Although this one wasn't as damaged I felt it was better to do them both. It also gave me a chance to clean out the box section and painted rust converter down there for added protection.

Then it was just repeat the process and work off the measurements. I hoped I had got the other one correct. Only a few more welds and we'd find out.

So now with that complete would the front valance fit?

It did! I was so relieved. And this meant that all of the welding on the main chassis was complete. Just the boot, bonnet, wings and one of the doors to tidy up and we're good to go to the blasters.

Monday, 6 April 2020

Door Repairs

Over the past few weeks I have been working on various sections of the chassis, tidying up areas that I had either not completely finished or had missed. Most of these are small little jobs that needed welding and making good. I also completed the outer sill end on the rear wheel arch. Certainly not worth another post, but they can be awkward to finish off neatly!

Having finished the rear wing and wheel arch I wanted to check the gaps again around the door and the front wing. After fitting I remembered that there was some filler present on the bottom of the door. 

After removing all the filler this is what I discovered!

I thought it best to cut out the worst parts back to good metal.

The rust had worked its way into the main door structure, but much of it was surface with some pitted metal.

But once it was all cleaned and the holes welded up, with a few coats of rust converter it started to look good again.

Then with the primer to seal it up.

Just needed to make a new panel

And start to weld it in.

And finish up.

Now for the bottom left

Template ready

Think it will fit in there

Trying to keep the amount of heat to a minimum to reduce warping of metal

Although the photo looks ok across the bottom half where I have welded, there was significant warping. Many people warned me of this. I had read up on metal shrinking techniques that help pull the metal together to reducing the warping by tightening the metal. I tried it here with a blow torch and a very damp rag. Heating up the area you want to shrink, but only a little. You don't want the metal to blacken if you can. Then you apply the damp rag to cool the area and this shrinks the metal and helps correct the warping.

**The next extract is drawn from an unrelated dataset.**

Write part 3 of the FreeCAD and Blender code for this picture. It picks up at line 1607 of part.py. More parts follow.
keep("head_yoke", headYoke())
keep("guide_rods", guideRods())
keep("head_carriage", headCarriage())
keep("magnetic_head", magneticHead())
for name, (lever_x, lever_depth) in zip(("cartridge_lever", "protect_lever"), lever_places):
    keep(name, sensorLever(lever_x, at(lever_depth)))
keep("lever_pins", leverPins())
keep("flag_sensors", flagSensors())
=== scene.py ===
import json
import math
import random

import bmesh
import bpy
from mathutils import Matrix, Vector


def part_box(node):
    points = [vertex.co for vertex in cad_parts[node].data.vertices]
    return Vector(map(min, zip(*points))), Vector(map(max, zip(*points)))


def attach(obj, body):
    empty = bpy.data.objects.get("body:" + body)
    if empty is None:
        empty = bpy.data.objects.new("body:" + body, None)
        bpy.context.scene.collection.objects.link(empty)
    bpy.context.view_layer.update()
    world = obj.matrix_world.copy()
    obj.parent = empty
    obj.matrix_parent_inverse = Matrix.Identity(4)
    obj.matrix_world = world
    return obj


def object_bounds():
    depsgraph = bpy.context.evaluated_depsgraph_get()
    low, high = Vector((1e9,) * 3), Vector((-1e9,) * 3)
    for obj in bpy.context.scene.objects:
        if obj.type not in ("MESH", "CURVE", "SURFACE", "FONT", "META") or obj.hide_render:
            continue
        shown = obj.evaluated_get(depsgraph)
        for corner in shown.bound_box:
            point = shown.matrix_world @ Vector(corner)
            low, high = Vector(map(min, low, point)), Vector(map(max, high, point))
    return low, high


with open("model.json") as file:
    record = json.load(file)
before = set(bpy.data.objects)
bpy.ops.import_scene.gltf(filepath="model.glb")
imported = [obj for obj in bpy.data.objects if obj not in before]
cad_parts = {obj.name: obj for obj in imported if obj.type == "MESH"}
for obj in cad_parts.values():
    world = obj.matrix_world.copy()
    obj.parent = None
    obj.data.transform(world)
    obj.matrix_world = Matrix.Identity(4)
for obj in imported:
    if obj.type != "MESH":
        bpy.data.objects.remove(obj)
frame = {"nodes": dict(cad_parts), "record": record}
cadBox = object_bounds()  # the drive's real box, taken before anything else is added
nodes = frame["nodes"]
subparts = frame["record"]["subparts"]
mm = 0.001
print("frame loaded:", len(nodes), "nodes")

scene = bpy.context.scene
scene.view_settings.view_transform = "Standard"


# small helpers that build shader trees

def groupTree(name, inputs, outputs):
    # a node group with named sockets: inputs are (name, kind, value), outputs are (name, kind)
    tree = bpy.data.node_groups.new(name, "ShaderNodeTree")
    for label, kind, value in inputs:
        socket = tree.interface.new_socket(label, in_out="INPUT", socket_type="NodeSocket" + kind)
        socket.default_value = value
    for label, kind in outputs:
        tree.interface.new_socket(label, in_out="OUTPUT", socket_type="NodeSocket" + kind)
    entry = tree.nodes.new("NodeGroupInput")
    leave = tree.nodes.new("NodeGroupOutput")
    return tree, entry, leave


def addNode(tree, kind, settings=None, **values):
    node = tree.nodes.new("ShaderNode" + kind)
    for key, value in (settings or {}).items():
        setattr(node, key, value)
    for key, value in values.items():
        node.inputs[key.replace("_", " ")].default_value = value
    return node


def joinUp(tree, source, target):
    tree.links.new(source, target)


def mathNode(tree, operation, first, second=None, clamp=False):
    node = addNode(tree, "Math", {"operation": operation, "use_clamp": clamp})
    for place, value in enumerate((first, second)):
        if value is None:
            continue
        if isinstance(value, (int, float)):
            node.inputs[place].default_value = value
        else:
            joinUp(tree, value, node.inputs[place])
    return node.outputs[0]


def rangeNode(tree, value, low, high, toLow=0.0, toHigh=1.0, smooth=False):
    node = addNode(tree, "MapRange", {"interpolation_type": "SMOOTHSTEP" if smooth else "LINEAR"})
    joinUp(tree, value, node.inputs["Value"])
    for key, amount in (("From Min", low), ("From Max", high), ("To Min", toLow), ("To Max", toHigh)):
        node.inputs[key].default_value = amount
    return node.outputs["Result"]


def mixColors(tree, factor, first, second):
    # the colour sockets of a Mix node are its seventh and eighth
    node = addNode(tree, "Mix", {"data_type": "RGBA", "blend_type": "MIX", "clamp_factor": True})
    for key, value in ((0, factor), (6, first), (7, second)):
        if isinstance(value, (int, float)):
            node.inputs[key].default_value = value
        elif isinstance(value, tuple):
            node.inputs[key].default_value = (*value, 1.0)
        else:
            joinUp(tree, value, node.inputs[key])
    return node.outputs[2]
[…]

I think I will need more filler here than I planned but as long as everything looks straight I'll be happy. Which it is.

Monday, 2 March 2020

Right Rear Wing Repair

Time to complete one of the last major sections on the chassis on my MG midget.

The rear wing on the right hand side had some particularly interesting repair sections.

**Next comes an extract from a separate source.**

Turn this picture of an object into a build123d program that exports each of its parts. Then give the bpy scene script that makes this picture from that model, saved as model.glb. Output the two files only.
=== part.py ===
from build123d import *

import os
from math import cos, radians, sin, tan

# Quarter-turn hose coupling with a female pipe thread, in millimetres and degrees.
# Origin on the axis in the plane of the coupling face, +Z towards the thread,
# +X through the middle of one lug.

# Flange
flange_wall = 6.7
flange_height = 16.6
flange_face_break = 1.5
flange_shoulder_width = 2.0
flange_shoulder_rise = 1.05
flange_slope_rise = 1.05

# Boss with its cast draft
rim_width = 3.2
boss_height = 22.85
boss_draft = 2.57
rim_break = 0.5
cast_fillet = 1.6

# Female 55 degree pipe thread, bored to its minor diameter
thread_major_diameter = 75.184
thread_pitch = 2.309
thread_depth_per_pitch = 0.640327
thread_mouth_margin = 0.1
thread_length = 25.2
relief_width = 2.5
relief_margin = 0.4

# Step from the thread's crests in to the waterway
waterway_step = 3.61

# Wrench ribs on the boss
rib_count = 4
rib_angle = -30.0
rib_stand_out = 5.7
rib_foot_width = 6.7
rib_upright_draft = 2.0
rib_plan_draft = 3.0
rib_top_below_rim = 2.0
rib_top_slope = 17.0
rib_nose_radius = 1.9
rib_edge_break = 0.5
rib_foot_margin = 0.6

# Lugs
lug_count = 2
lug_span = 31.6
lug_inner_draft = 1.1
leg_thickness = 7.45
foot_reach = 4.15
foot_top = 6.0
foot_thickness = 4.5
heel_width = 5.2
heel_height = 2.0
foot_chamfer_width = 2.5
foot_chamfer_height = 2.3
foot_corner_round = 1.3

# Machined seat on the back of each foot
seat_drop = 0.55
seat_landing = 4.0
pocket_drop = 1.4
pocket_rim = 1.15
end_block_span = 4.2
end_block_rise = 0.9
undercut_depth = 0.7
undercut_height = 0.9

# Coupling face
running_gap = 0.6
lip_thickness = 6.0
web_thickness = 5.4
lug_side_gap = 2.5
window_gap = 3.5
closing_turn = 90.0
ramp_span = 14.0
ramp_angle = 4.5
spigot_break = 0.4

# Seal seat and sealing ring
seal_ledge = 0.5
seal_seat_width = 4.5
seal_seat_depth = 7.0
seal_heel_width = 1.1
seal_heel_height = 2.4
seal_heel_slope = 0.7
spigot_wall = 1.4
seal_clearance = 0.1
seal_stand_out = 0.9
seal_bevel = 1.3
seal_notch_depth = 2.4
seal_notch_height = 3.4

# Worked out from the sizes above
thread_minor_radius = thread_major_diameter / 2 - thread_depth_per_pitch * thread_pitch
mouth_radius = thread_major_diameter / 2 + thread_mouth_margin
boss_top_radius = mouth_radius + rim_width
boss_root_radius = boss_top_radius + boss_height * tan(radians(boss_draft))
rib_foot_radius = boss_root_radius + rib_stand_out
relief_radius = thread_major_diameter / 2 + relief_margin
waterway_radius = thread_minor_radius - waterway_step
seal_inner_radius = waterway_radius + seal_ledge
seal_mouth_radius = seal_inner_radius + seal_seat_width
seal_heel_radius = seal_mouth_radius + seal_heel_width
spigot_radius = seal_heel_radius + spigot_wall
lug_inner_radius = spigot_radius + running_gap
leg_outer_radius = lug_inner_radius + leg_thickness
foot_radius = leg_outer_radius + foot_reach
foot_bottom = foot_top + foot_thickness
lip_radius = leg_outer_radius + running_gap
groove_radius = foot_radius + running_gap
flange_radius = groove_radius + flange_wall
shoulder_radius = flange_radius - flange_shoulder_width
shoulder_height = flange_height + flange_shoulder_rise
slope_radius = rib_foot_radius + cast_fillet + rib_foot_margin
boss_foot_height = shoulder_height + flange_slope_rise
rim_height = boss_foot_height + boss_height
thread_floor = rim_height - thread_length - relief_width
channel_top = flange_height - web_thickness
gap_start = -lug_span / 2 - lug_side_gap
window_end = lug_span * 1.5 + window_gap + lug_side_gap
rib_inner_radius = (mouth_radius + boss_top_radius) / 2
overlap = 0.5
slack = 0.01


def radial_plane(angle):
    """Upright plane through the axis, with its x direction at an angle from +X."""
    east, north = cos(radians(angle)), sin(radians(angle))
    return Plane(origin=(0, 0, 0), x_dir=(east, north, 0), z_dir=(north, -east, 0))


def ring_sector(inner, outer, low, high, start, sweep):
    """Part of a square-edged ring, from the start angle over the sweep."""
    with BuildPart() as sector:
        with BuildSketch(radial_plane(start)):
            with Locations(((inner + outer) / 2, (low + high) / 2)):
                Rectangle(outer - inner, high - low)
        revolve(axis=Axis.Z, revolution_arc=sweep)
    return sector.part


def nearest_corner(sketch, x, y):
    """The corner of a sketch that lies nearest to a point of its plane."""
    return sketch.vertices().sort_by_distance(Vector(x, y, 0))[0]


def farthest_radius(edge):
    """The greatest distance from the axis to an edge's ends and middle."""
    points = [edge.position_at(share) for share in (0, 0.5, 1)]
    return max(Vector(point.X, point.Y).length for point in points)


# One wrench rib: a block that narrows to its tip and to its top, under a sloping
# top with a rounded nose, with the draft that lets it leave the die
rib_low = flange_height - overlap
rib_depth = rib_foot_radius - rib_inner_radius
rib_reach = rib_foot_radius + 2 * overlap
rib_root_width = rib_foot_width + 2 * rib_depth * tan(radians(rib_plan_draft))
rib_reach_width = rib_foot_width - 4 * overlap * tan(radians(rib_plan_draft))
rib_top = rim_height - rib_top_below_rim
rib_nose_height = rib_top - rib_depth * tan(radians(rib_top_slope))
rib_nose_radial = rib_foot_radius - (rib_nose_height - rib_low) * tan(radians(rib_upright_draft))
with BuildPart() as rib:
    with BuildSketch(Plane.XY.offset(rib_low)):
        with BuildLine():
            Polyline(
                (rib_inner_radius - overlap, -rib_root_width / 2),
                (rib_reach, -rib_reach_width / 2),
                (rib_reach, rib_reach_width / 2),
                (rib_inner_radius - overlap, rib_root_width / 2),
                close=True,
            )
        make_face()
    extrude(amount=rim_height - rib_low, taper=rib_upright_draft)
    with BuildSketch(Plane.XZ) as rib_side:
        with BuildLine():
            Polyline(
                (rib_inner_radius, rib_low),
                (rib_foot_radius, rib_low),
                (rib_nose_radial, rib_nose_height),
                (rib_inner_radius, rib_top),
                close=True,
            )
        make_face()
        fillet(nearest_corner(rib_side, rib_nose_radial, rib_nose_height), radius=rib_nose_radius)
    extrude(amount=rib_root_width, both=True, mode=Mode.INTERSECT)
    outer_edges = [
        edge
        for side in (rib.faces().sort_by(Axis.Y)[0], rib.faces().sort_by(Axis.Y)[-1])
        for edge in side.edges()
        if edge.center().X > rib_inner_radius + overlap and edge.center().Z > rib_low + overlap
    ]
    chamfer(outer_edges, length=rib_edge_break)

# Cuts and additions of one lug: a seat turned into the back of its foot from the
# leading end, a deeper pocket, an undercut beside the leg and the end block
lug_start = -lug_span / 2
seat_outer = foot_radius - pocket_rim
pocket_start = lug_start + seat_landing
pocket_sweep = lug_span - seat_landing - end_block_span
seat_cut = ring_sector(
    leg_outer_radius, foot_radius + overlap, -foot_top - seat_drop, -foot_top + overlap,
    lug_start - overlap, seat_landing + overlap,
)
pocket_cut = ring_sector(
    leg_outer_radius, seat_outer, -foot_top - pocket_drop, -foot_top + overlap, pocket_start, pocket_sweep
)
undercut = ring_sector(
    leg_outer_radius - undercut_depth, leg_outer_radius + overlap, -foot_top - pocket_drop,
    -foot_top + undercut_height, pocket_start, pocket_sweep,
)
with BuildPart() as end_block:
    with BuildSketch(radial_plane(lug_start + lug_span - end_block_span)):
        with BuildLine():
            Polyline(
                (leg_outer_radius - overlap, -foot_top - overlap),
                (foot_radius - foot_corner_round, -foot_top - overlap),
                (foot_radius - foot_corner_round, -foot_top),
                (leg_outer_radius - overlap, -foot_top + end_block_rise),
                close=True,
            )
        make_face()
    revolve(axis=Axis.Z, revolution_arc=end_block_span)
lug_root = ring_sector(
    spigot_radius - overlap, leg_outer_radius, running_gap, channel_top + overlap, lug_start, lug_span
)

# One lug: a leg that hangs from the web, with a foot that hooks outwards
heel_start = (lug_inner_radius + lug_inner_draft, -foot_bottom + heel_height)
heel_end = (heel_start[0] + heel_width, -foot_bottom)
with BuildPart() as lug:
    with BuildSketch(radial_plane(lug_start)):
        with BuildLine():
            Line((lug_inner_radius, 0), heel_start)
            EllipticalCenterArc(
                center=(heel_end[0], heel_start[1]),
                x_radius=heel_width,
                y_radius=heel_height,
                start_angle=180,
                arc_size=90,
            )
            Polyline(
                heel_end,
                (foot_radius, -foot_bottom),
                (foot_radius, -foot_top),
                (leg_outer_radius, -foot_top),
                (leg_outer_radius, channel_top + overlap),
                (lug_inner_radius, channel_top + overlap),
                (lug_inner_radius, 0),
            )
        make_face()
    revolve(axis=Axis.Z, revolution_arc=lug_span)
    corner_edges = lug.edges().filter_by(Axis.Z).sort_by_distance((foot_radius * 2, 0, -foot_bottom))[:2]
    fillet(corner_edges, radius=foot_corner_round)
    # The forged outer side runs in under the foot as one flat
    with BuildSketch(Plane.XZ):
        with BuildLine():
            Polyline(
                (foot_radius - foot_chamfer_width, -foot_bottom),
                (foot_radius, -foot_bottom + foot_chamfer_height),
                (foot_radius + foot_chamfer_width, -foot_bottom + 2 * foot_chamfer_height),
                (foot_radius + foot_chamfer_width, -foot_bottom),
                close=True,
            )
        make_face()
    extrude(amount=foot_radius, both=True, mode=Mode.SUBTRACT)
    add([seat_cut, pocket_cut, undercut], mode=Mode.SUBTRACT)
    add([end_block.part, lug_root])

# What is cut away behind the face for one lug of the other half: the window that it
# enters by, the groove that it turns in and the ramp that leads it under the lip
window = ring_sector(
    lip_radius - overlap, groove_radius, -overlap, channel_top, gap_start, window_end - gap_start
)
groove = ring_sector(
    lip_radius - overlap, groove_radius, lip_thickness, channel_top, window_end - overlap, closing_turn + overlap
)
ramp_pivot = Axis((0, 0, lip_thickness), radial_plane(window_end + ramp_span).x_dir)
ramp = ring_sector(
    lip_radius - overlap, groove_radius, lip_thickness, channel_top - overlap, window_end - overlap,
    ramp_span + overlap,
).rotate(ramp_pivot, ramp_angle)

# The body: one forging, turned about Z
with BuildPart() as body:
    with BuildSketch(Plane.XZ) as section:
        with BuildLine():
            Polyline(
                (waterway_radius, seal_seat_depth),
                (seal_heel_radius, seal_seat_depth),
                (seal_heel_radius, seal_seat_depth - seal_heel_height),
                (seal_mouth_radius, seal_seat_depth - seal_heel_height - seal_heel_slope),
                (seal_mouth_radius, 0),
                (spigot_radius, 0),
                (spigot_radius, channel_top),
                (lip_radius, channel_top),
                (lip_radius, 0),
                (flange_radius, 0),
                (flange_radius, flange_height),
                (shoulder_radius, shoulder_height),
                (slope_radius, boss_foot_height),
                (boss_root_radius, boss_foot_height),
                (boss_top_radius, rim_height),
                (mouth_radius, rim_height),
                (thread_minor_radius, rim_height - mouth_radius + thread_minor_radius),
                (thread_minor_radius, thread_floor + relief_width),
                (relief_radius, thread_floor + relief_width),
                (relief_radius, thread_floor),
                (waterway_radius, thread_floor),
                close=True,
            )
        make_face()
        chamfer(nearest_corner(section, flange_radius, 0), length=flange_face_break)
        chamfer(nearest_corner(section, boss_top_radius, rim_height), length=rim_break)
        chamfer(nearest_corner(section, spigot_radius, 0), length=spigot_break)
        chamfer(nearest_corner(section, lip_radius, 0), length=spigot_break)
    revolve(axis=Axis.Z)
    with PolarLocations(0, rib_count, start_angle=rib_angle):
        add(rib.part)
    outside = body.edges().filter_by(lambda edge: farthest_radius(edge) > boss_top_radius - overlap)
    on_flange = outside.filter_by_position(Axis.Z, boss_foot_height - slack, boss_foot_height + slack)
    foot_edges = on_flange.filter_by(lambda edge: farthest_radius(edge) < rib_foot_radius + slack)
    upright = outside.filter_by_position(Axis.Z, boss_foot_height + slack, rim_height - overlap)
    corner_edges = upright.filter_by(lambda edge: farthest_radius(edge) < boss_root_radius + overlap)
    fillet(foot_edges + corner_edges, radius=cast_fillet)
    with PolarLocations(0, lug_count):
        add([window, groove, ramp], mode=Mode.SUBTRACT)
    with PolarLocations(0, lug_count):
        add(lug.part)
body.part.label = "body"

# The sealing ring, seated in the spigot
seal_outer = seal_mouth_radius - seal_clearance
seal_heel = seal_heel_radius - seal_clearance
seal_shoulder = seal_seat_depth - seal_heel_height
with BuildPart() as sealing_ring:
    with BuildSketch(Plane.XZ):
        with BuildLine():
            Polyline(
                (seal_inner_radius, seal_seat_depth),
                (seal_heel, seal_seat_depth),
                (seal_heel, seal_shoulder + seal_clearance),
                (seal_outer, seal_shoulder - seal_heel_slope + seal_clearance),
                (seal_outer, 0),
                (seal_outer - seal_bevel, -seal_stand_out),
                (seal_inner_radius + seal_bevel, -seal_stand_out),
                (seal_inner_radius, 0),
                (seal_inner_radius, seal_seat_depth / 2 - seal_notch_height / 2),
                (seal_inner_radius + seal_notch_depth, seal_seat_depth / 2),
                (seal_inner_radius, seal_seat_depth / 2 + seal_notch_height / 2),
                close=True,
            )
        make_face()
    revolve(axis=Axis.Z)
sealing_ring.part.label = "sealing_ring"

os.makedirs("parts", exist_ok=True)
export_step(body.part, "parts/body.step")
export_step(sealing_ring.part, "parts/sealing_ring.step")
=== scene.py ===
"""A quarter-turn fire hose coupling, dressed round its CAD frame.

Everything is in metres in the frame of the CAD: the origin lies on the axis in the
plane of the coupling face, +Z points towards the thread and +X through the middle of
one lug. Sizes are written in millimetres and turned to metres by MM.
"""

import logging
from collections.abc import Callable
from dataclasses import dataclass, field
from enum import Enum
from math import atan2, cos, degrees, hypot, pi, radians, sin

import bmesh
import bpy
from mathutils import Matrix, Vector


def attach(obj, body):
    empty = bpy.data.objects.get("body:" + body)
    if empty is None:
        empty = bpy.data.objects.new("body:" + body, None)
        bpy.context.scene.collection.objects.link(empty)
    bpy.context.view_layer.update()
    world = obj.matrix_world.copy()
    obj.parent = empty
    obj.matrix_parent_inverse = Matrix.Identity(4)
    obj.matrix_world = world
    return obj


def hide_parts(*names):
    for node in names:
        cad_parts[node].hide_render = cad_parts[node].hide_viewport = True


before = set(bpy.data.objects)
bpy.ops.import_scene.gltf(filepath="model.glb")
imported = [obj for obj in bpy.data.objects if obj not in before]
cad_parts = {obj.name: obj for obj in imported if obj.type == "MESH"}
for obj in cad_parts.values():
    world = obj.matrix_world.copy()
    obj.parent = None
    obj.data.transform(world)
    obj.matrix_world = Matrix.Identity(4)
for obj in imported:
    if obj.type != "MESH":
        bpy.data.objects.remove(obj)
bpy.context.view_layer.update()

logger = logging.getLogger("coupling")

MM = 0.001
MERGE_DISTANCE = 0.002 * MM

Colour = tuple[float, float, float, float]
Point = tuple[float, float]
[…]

It has been some months now since I completed the wheel arch and floor panel so this left me with a good starting point to work from. First job was to offer up the repair panel and mark out the cutting line.

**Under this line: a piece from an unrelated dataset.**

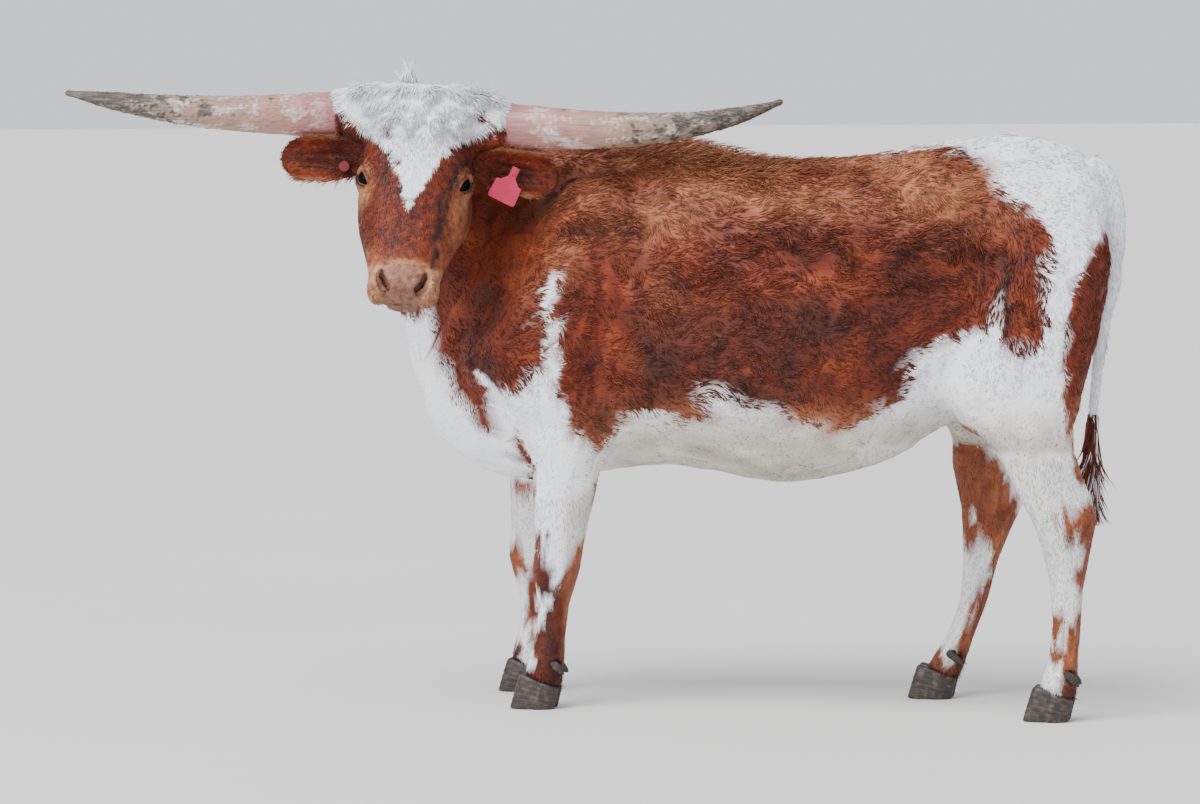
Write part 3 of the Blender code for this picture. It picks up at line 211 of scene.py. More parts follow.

When it was all looking right and aligned it was time to cut the old metal out.

There is some rusty metal on the lower end of the downward curve of the wing that will need to be cut out and replaced. I will also need to weld up the holes and any joints that are exposed to moisture creeping in. Then I need to prepare all the metal in this area with protective paints as there will be parts the sandblaster can't get to. 

The repair panel seems to offer up nicely. So quite a bit more prep work and then we're good to weld in.

Here are some photo's of the repair to the lower downward curve. Should be ready to attach a flange that the rear wing panel will attach to.

This gives me the chance to make up a bespoke repair again. There wasn't much of a template left.

All cleaned up and we're ready to weld in the rear wing panel!

I have always been really worried about warping the metal on these outer panels. It is really important to make sure that they don't warp outwards as they can cause the whole panel to look out of shape that no amount of filler will ever fix. The way that I have found works reasonably well is to take your time and not weld in one place for more than a second. That way you don't build up too much heat in the panel which can cause the distortion.

I think this repair panel has come out just fine.

There are a few small areas that need tidying up but I think that finishes off this section, which means I have only two areas left on the main chassis and that is the front chassis legs and the sill ends on this right hand side. After that it's the doors!